I conti sbagliati di Monti: dal calcio soldi allo Stato

I conti sbagliati di Monti: dal calcio soldi allo Stato

Consideriamola una provocazione e basta. Altrimenti dovremmo catalogare l’uscita del premier Monti («Mi domando se per due o tre anni non gioverebbe una totale sospensione del calcio») come un autentico autogol, di quelli che fanno perdere partita e campionato. Premesso che la politica non può insegnare niente a nessuno sul piano etico, basti pensare al numero di deputati, senatori e consiglieri regionali impelagati con la giustizia, i numeri danno torto marcio al presidente del consiglio.
Nel suo insieme il pallone fattura almeno 9,5 miliardi, dà lavoro a 700mila persone di cui la metà in modo diretto, versa all’incirca un miliardo e mezzo fra imposte fiscali e contributi previdenziali. A questo riguardo l’indebitatissima Serie A, in rosso per 2,6 miliardi dopo l’ultima perdita netta di 428 milioni, contribuisce con quasi 800 milioni alle fortune delle casse statali. E la cifra sarebbe ancora più importante se tutti i pagamenti, come i diritti d’immagine di alcuni giocatori e le consulenze di mercato, fossero effettuati in piena regola. A 9,5 miliardi si arriva partendo dall’inchiesta effettuata nel 2003 dalla Deloitte (capofila Antonio Marchese, oggi consulente di Barbara Berlusconi nel Milan) che quantificò in 6,3 miliardi il valore del calcio. Da allora i ricavi del mondo professionistico sono aumentati di oltre un miliardo e la raccolta ufficiale delle scommesse sportive è salita di 2 miliardi abbondanti. Erano 3 un anno fa. E sarebbero ancora di più considerando la rete parallela che non confluisce nell’Amministrazione dello Stato.

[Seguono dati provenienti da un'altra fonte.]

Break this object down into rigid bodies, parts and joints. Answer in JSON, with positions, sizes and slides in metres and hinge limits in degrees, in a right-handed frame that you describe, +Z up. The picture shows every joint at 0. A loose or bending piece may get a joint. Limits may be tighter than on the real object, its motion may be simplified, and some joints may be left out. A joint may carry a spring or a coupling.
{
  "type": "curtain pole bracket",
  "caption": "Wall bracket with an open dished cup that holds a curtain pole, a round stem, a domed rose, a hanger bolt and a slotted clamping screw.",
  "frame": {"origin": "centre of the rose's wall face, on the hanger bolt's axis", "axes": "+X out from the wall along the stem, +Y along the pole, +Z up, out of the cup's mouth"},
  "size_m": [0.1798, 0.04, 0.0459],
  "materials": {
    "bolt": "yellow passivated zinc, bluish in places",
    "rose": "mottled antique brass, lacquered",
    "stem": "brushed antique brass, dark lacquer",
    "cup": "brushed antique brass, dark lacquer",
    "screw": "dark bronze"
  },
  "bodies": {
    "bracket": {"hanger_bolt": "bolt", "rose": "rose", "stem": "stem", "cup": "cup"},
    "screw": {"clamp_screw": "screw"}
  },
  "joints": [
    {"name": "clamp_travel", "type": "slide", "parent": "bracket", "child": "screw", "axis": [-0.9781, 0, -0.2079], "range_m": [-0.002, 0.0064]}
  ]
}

Il valore aggregato del calcio figurerebbe al decimo posto della classifica annuale stilata da Mediobanca. Con 9,5 miliardi s’inserirebbe fra le Poste Italiane, che fatturano poco più di 10 miliardi, e la Saras della famiglia Moratti che presenta un fatturato di 8,5 miliardi. Meglio di Riva, Kuwait Petroleum, TotalErg di casa Garrone, Ferrovie dello Stato, Autogrill e Fininvest. Figuratevi cosa accadrebbe se il pallone restasse sgonfio per due stagioni. Il pil arretrerebbe di quasi 3 punti, la disoccupazione aumenterebbe e i consumi segnerebbero un clamoroso ristagno. Ne risentirebbe il turismo in tutte le sue forme considerando il movimento che il calcio si porta appresso fra addetti ai lavori e tifosi: dai pedaggi autostradali ai ristoranti, dagli alberghi al merchandising. Un disastro. Giusto il contrario di quanto si propone questo governo tecnico che fatica a far ripartire l’economia perché non offre sufficienti garanzie all’imprenditoria tartassata da balzelli in serie.

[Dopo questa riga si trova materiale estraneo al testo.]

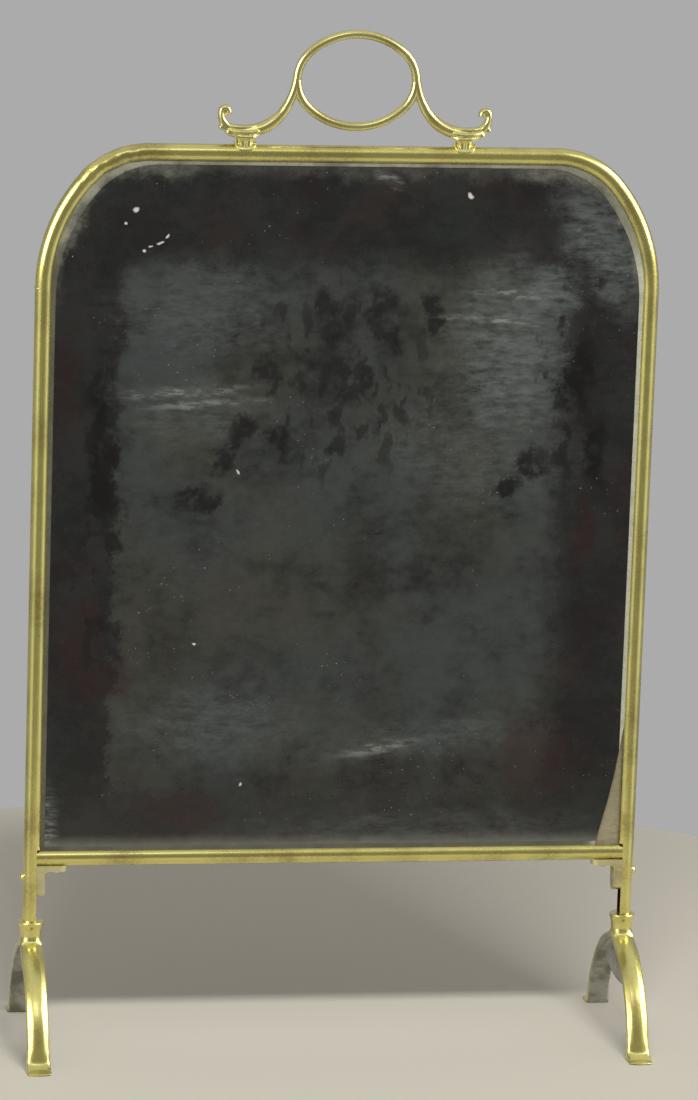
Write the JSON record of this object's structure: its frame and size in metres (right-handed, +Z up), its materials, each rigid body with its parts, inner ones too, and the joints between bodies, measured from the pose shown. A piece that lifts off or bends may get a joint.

Già che c’era, Monti ha sbagliato un altro passaggio quando ha aggiunto: «Trovo inammissibile che siano stati e vengano tuttora utilizzati soldi pubblici per ripianare i debiti dei club». Dal tempo del decreto salvacalcio, che l’Unione Europea dimezzò da 10 a 5 anni considerandolo un aiuto di Stato, e a quei tempi il premier era Commissario europeo alla concorrenza, il governo italiano non ha mai dato una mano al calcio. In precedenza, questo sì, l’Agenzia delle Entrate spalmò in 23 anni il debito della Lazio: fatto inusuale, ma servito a recuperare i quattrini e salvare il club biancoceleste. C’è poco da dire invece sul sostegno al Coni (410 milioni quest’anno) che arriva dalle imposte di tutti i giochi, pari a circa 10 miliardi. E comunque dopo che lo Stato ha incassato per mezzo secolo fior di miliardi di vecchie lire con il Totocalcio.

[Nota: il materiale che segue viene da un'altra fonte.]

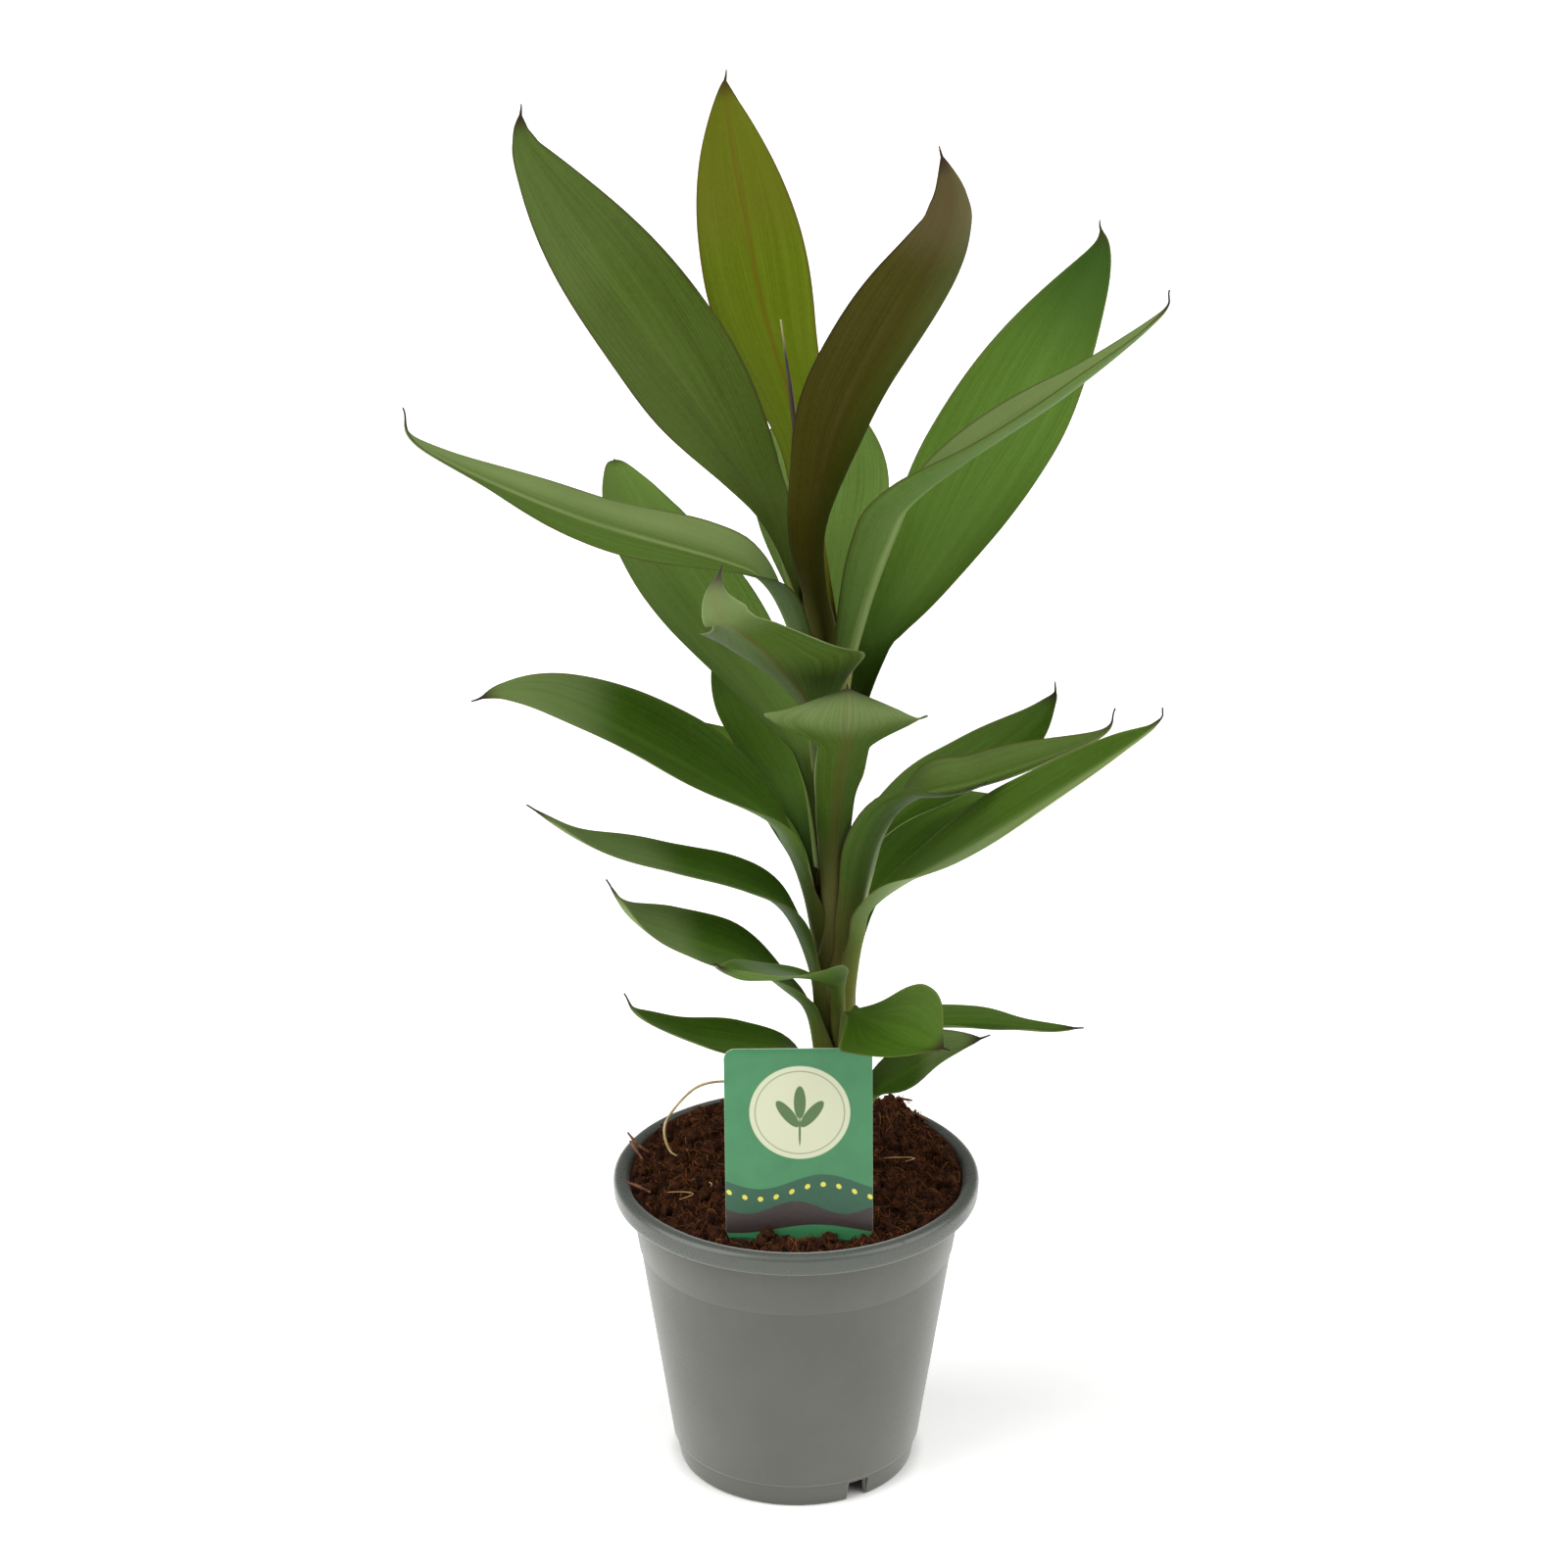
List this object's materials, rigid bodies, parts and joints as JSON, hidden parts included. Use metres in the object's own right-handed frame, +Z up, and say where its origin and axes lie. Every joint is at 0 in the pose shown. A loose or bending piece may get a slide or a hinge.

Resta la realtà d’una situazione fuori da ogni regola. E su questo s’è espressa senza sottintesi Barbara Berlusconi: «E’ sotto gli occhi di tutti la necessità di aprire una nuova fase del calcio italiano affinché questo sport resti una risorsa del paese.

Dal pallone lo Stato incassa oltre un miliardo di euro all'anno e, in un momento complicato delle finanze pubbliche, non mi pare poco. I club non possono più essere fabbriche di debiti ed è inaccettabile che si ripetano scandali come quelli del calcioscommesse». E’ la risposta più sensata alla provocazione di Monti.